Do you agree with Hobbes’s contention that a sovereign, by virtue of receiving consent to rule from the people, can do nothing that is considered unjust? Why does Hobbes believe this?

7.

Hobbes argues in favor of commonwealths ruled by sovereigns with absolute power because he believes they reduce violence within a nation-state. But what about the violence that persists between commonwealths under this framework? Is Hobbes’s demand of absolute obedience from subjects worth the reduction in violence, given that his political philosophy does not prevent—and may even exacerbate—violence between commonwealths?

8.

Do you believe Hobbes poses a convincing argument regarding a subject’s ability to simultaneously obey God’s law and the sovereign’s law, even when they contradict?
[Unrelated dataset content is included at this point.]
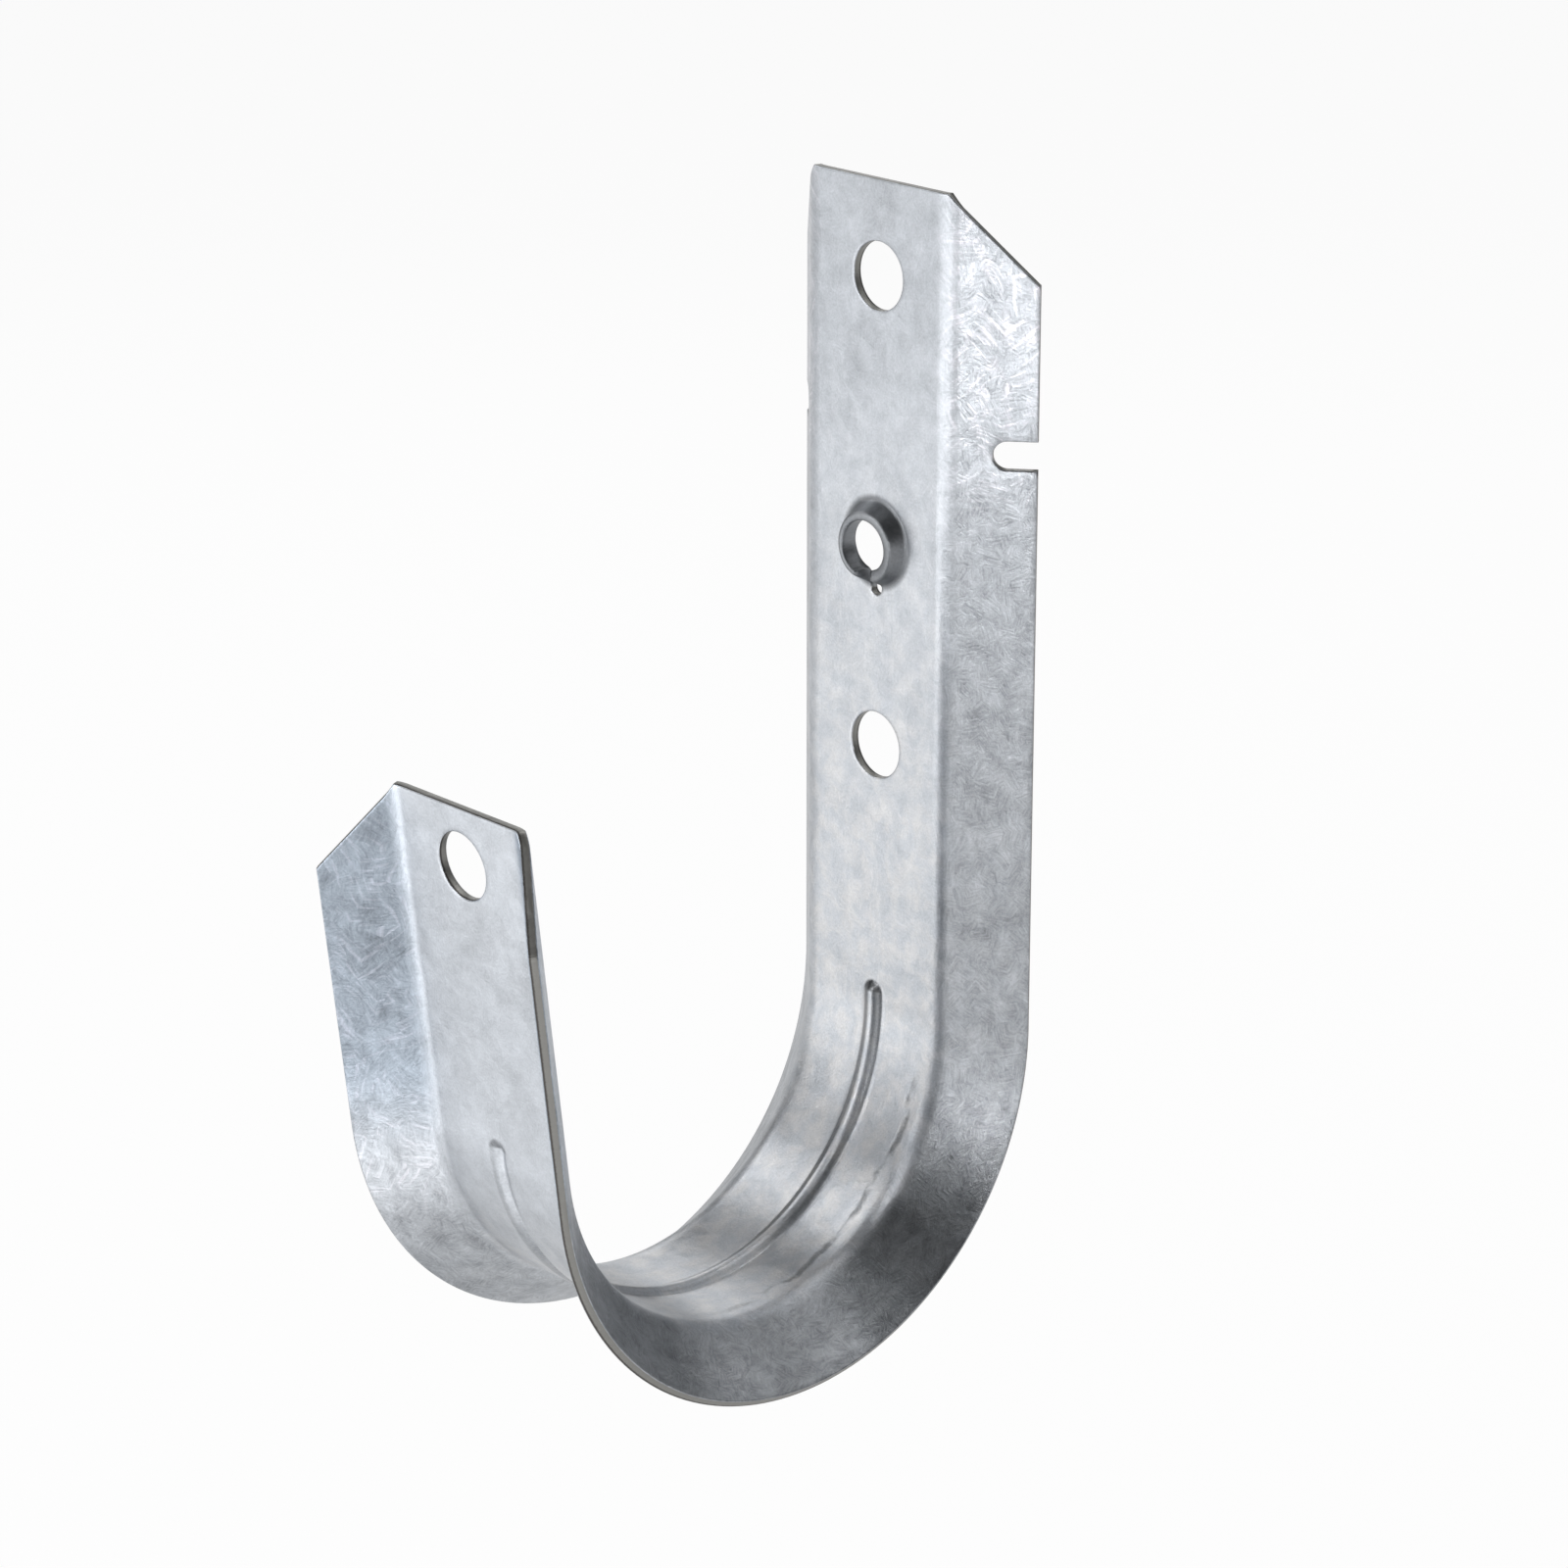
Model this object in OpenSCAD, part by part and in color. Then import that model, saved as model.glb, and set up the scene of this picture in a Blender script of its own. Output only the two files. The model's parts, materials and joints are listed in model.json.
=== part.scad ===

Why or why not?

9.

The text makes it clear that Hobbes believes in God. Why did his contemporaries label him an atheist? Do you believe in the sincerity of Hobbes’s professed devotion to Christianity? And should that matter with respect to Hobbes’s political philosophies?

10.

What is the source of Hobbes’s antipathy toward the Catholic Church? How does the Catholic Church’s approach toward spiritual sovereignty contradict Hobbes’s ideas surrounding civil sovereignty? Can the two coexist separately or must one authority be subordinate to the other?